You can probably tell whether the caffeine pills are affecting you differently from coffee by, oh, how they make you feel. As for your insulin receptors test strips are $1. So there are ways to clarify things.
posted by localroger at 1:50 PM on February 17, 2015 [1 favorite]


What is really dumb about this is that any particular antidepressant only helps about 1/3 of people. And any particular antidepressant also has the chance of doing significant harm to some, even spurring suicide. We recognize, though, that the chance of great benefit is worth the chance of risk because depression itself can kill and often disables.

CBD, however, is not psychoactive itself and has been taken as part of a plant for thousands of years without a single overdose death and with zero evidence it causes any type of harm.

And the seizures these kids have can also be fatal if uncontrolled.

The idea that there's not enough science for a parent to try the stuff under those risk/benefit conditions— especially given the side effect profiles of the approved epilepsy drugs— is absurd.

If your kid has previously uncontrollable seizures and is one of the 1/3 for whom it works, it's absolutely a miracle drug and it is only stupid drug war politics that pushes the publication of articles like this and makes people unable to realize how absurd it sounds.

it's like arguing that people shouldn't try herbal tea that might have a 1 in 3 chance of working and zero chance of harm— no one would say don't try it (even those who are strong supporters of evidence-based medicine like me) and lots of people would argue for further research funding to see if it's more than placebo if it does work.
posted by Maias at 3:59 PM on February 17, 2015 [7 favorites]


localroger: You can probably tell whether the caffeine pills are affecting you differently from coffee by, oh, how they make you feel.
"How they make you feel" is within the realm of possible placebo effect. One purpose of medical research (which you disparage as both inadequate and unnecessary, in turns) is to rule out the placebo effect.
As for your insulin receptors test strips are $1.
It sounds like you think diabetic insulin strips test cellular insulin receptors - which is like saying a voltmeter can test ignition plug gap distances somehow. Sorry to be "an ass", but you are spouting nonsense, and digging deeper as you go.
posted by IAmBroom at 6:50 AM on February 18, 2015 [2 favorites]


IAmBroom you are putting words in my mouth. I did not say medical research was inadequate or unnecessary. I said that it is not always necessary. The reason people take caffeine is to achieve a subjective conscious state, and whether or not the placebo effect is involved personal experience is actually the determining factor in whether a caffeine source is being effective.

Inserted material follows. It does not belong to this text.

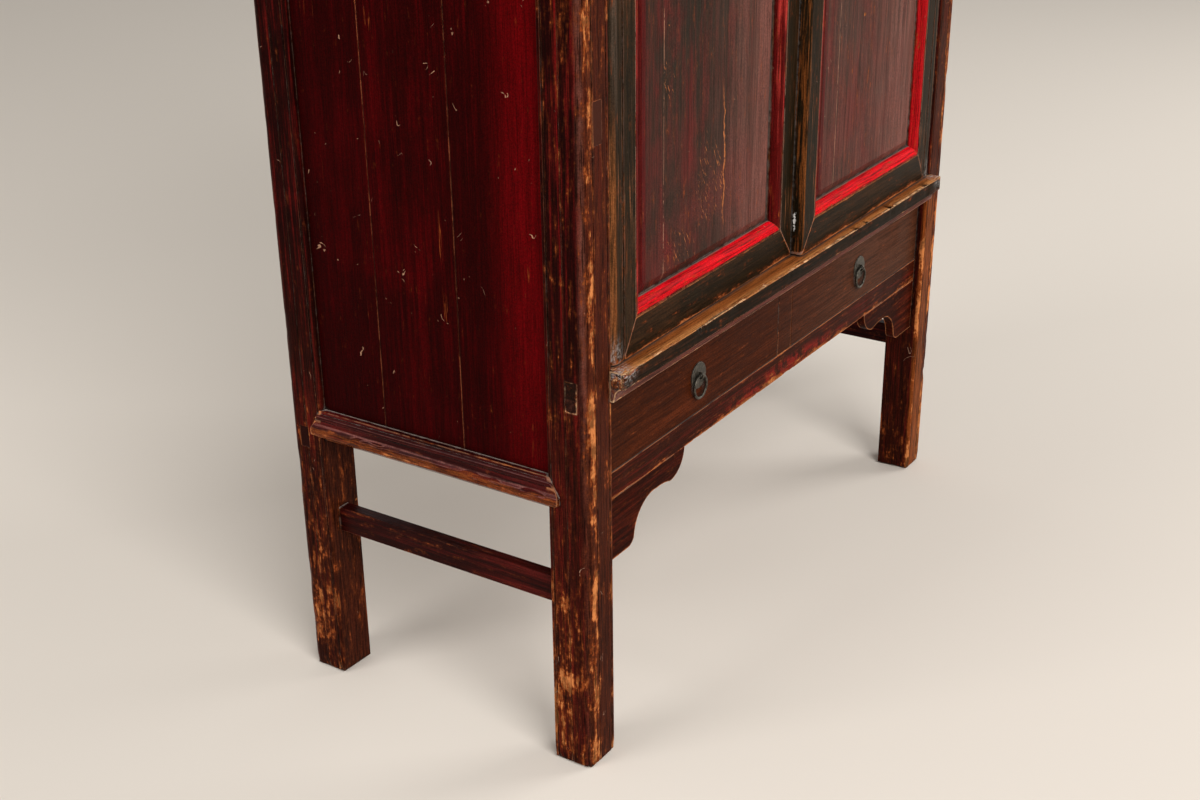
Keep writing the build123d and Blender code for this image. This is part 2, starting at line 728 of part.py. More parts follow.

Similarly, the most common reasons for taking medical marijuana are to manage pain and to stimulate appetite (especially for cancer patients on chemo). Those are things that either work or don't work based on the personal experience of individual patients. Even after you run a controlled study that shows X dose benefits Y percent so, individual patient responses will have to be evaluated. Variations in the supply are just one variable in a large equation you can't solve anyway without individual testing. It's simply not like, say, blood pressure meds where there's a nice hard number you can measure and physiological responses tend to be consistent across the population.

As for the insulin receptors, no you can't tell everything about your insulin receptors from quickie blood sugar tests, but you can tell more than you probably realize. I once had a long discussion about how I started eating to the meter with a doctor who had entered his field specifically to work on life extension, and who was doing a lot of personal bloodwork to characterize his own glucose metabolism. When I told him how I was using the test strips to identify particular problem foods -- for example some supposedly low-GI foods spike my sugar, others don't -- and also how high and long my sugar levels overshoot in the hours after a bolus, he said, "My God, I'm doing lab blood tests every day and you're getting better data than I am."